Reproduce each record below exactly as written.
-- Start of EXERCISE INPUT --
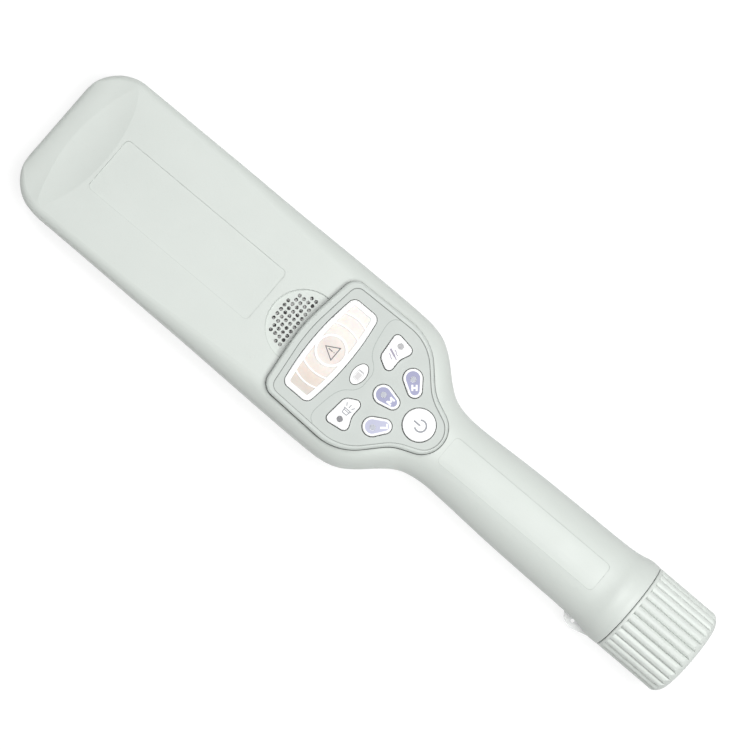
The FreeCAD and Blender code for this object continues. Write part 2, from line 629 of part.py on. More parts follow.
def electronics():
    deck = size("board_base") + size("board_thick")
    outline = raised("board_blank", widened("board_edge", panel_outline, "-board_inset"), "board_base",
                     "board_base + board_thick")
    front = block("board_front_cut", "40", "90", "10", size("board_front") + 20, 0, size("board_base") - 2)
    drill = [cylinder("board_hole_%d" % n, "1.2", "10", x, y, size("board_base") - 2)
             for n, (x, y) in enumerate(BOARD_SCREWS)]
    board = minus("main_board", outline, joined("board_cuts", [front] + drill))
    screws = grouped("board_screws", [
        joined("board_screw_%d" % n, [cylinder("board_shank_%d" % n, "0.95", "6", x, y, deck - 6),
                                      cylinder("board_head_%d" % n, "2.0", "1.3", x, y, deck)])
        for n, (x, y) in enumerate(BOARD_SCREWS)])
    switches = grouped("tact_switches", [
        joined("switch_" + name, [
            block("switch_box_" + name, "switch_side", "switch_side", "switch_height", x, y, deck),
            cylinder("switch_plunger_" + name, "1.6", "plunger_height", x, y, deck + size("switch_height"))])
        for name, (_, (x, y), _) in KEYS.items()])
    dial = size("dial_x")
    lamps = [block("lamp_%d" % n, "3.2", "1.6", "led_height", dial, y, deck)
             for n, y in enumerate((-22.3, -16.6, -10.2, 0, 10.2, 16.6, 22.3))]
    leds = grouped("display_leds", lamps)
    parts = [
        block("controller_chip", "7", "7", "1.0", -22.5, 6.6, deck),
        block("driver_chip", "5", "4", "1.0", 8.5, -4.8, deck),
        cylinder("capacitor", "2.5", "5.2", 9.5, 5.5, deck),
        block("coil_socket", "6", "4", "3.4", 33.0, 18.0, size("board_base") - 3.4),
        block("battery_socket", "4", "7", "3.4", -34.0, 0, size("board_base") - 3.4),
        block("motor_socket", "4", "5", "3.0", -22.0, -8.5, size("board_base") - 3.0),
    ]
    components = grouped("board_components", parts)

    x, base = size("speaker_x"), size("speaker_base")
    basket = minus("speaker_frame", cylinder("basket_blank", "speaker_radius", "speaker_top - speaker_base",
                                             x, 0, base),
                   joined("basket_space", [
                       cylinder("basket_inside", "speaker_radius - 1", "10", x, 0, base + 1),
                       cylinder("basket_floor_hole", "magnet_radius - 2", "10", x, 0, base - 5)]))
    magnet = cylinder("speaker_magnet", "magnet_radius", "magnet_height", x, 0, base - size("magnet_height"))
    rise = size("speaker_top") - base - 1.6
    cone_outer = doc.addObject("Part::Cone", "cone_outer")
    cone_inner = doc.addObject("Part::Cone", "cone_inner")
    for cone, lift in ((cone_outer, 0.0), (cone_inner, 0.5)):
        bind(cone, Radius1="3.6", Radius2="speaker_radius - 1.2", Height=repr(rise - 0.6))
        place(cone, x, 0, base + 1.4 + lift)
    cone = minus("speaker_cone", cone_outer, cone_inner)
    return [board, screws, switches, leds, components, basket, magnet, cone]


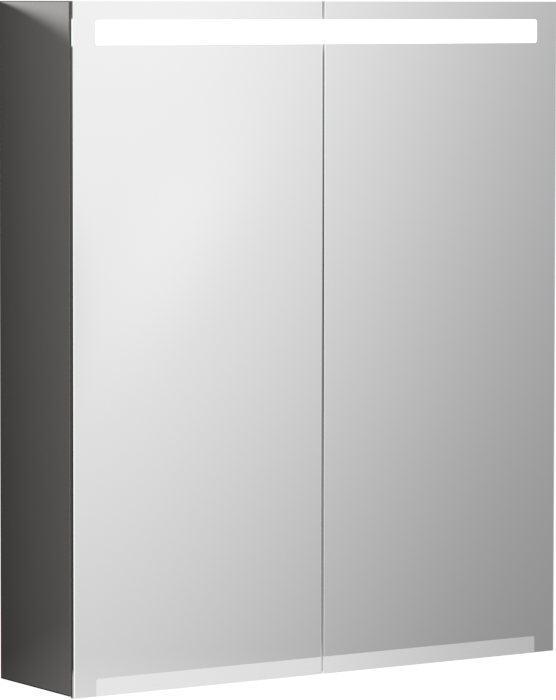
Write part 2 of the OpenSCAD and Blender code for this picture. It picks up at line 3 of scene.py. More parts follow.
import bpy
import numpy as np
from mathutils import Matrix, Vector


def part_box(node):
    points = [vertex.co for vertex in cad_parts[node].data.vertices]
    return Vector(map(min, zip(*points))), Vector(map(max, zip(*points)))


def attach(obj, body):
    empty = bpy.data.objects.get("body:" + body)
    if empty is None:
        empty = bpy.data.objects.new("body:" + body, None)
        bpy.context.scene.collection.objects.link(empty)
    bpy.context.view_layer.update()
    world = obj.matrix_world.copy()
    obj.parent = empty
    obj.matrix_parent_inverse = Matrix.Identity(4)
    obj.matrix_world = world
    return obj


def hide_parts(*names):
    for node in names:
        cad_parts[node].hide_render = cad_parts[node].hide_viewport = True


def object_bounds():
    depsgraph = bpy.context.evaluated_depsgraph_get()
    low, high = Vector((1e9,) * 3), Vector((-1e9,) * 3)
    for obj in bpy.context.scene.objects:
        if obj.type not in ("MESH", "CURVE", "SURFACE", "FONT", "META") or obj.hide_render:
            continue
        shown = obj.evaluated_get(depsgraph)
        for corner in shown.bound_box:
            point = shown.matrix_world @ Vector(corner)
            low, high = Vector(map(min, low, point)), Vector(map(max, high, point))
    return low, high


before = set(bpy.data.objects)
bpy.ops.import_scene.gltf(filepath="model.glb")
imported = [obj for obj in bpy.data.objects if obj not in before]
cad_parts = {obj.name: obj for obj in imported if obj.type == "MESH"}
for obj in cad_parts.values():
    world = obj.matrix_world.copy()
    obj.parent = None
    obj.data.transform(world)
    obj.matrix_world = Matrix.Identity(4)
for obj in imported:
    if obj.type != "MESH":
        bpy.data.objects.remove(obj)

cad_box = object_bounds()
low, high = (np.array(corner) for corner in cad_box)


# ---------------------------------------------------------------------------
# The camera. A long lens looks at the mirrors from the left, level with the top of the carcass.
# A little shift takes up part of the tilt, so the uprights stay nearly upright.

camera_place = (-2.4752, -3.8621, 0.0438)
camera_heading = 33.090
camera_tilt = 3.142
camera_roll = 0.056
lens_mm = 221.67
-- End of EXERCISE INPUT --
=== FINISHED TASK ===
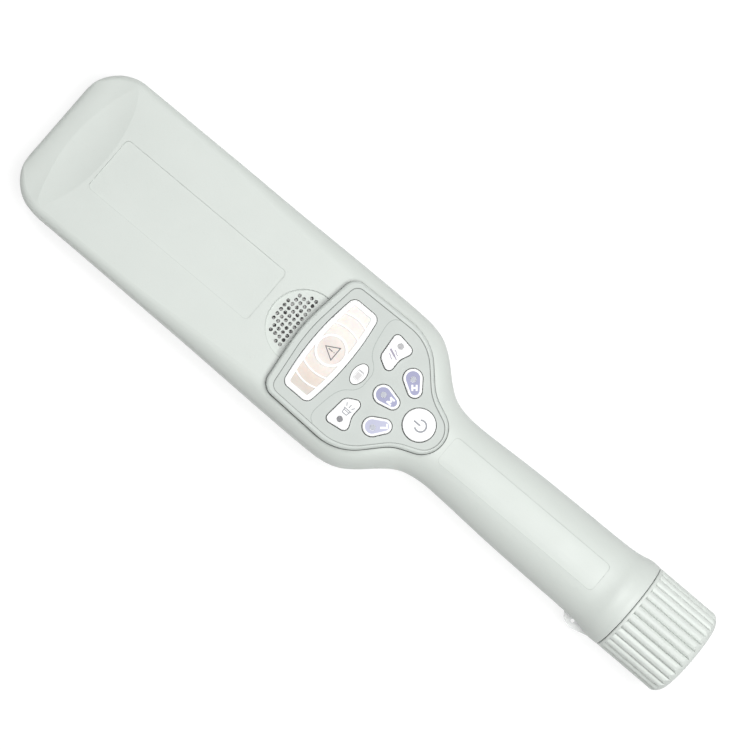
The FreeCAD and Blender code for this object continues. Write part 2, from line 629 of part.py on. More parts follow.
def electronics():
    deck = size("board_base") + size("board_thick")
    outline = raised("board_blank", widened("board_edge", panel_outline, "-board_inset"), "board_base",
                     "board_base + board_thick")
    front = block("board_front_cut", "40", "90", "10", size("board_front") + 20, 0, size("board_base") - 2)
    drill = [cylinder("board_hole_%d" % n, "1.2", "10", x, y, size("board_base") - 2)
             for n, (x, y) in enumerate(BOARD_SCREWS)]
    board = minus("main_board", outline, joined("board_cuts", [front] + drill))
    screws = grouped("board_screws", [
        joined("board_screw_%d" % n, [cylinder("board_shank_%d" % n, "0.95", "6", x, y, deck - 6),
                                      cylinder("board_head_%d" % n, "2.0", "1.3", x, y, deck)])
        for n, (x, y) in enumerate(BOARD_SCREWS)])
    switches = grouped("tact_switches", [
        joined("switch_" + name, [
            block("switch_box_" + name, "switch_side", "switch_side", "switch_height", x, y, deck),
            cylinder("switch_plunger_" + name, "1.6", "plunger_height", x, y, deck + size("switch_height"))])
        for name, (_, (x, y), _) in KEYS.items()])
    dial = size("dial_x")
    lamps = [block("lamp_%d" % n, "3.2", "1.6", "led_height", dial, y, deck)
             for n, y in enumerate((-22.3, -16.6, -10.2, 0, 10.2, 16.6, 22.3))]
    leds = grouped("display_leds", lamps)
    parts = [
        block("controller_chip", "7", "7", "1.0", -22.5, 6.6, deck),
        block("driver_chip", "5", "4", "1.0", 8.5, -4.8, deck),
        cylinder("capacitor", "2.5", "5.2", 9.5, 5.5, deck),
        block("coil_socket", "6", "4", "3.4", 33.0, 18.0, size("board_base") - 3.4),
        block("battery_socket", "4", "7", "3.4", -34.0, 0, size("board_base") - 3.4),
        block("motor_socket", "4", "5", "3.0", -22.0, -8.5, size("board_base") - 3.0),
    ]
    components = grouped("board_components", parts)

    x, base = size("speaker_x"), size("speaker_base")
    basket = minus("speaker_frame", cylinder("basket_blank", "speaker_radius", "speaker_top - speaker_base",
                                             x, 0, base),
                   joined("basket_space", [
                       cylinder("basket_inside", "speaker_radius - 1", "10", x, 0, base + 1),
                       cylinder("basket_floor_hole", "magnet_radius - 2", "10", x, 0, base - 5)]))
    magnet = cylinder("speaker_magnet", "magnet_radius", "magnet_height", x, 0, base - size("magnet_height"))
    rise = size("speaker_top") - base - 1.6
    cone_outer = doc.addObject("Part::Cone", "cone_outer")
    cone_inner = doc.addObject("Part::Cone", "cone_inner")
    for cone, lift in ((cone_outer, 0.0), (cone_inner, 0.5)):
        bind(cone, Radius1="3.6", Radius2="speaker_radius - 1.2", Height=repr(rise - 0.6))
        place(cone, x, 0, base + 1.4 + lift)
    cone = minus("speaker_cone", cone_outer, cone_inner)
    return [board, screws, switches, leds, components, basket, magnet, cone]


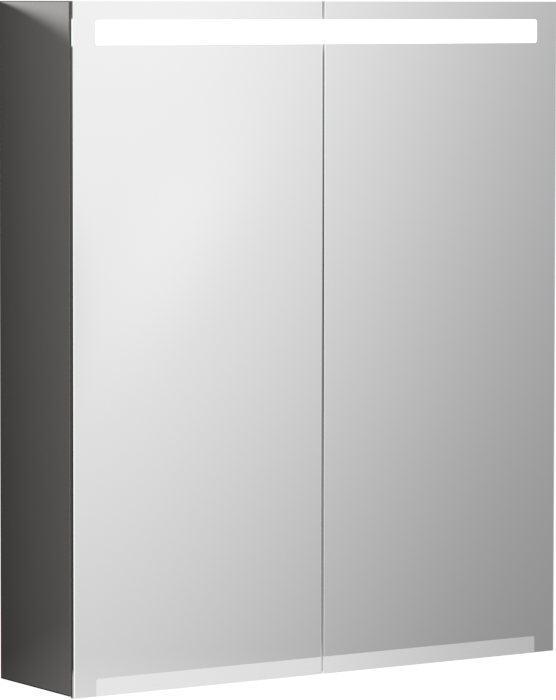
Write part 2 of the OpenSCAD and Blender code for this picture. It picks up at line 3 of scene.py. More parts follow.
import bpy
import numpy as np
from mathutils import Matrix, Vector


def part_box(node):
    points = [vertex.co for vertex in cad_parts[node].data.vertices]
    return Vector(map(min, zip(*points))), Vector(map(max, zip(*points)))


def attach(obj, body):
    empty = bpy.data.objects.get("body:" + body)
    if empty is None:
        empty = bpy.data.objects.new("body:" + body, None)
        bpy.context.scene.collection.objects.link(empty)
    bpy.context.view_layer.update()
    world = obj.matrix_world.copy()
    obj.parent = empty
    obj.matrix_parent_inverse = Matrix.Identity(4)
    obj.matrix_world = world
    return obj


def hide_parts(*names):
    for node in names:
        cad_parts[node].hide_render = cad_parts[node].hide_viewport = True


def object_bounds():
    depsgraph = bpy.context.evaluated_depsgraph_get()
    low, high = Vector((1e9,) * 3), Vector((-1e9,) * 3)
    for obj in bpy.context.scene.objects:
        if obj.type not in ("MESH", "CURVE", "SURFACE", "FONT", "META") or obj.hide_render:
            continue
        shown = obj.evaluated_get(depsgraph)
        for corner in shown.bound_box:
            point = shown.matrix_world @ Vector(corner)
            low, high = Vector(map(min, low, point)), Vector(map(max, high, point))
    return low, high


before = set(bpy.data.objects)
bpy.ops.import_scene.gltf(filepath="model.glb")
imported = [obj for obj in bpy.data.objects if obj not in before]
cad_parts = {obj.name: obj for obj in imported if obj.type == "MESH"}
for obj in cad_parts.values():
    world = obj.matrix_world.copy()
    obj.parent = None
    obj.data.transform(world)
    obj.matrix_world = Matrix.Identity(4)
for obj in imported:
    if obj.type != "MESH":
        bpy.data.objects.remove(obj)

cad_box = object_bounds()
low, high = (np.array(corner) for corner in cad_box)


# ---------------------------------------------------------------------------
# The camera. A long lens looks at the mirrors from the left, level with the top of the carcass.
# A little shift takes up part of the tilt, so the uprights stay nearly upright.

camera_place = (-2.4752, -3.8621, 0.0438)
camera_heading = 33.090
camera_tilt = 3.142
camera_roll = 0.056
lens_mm = 221.67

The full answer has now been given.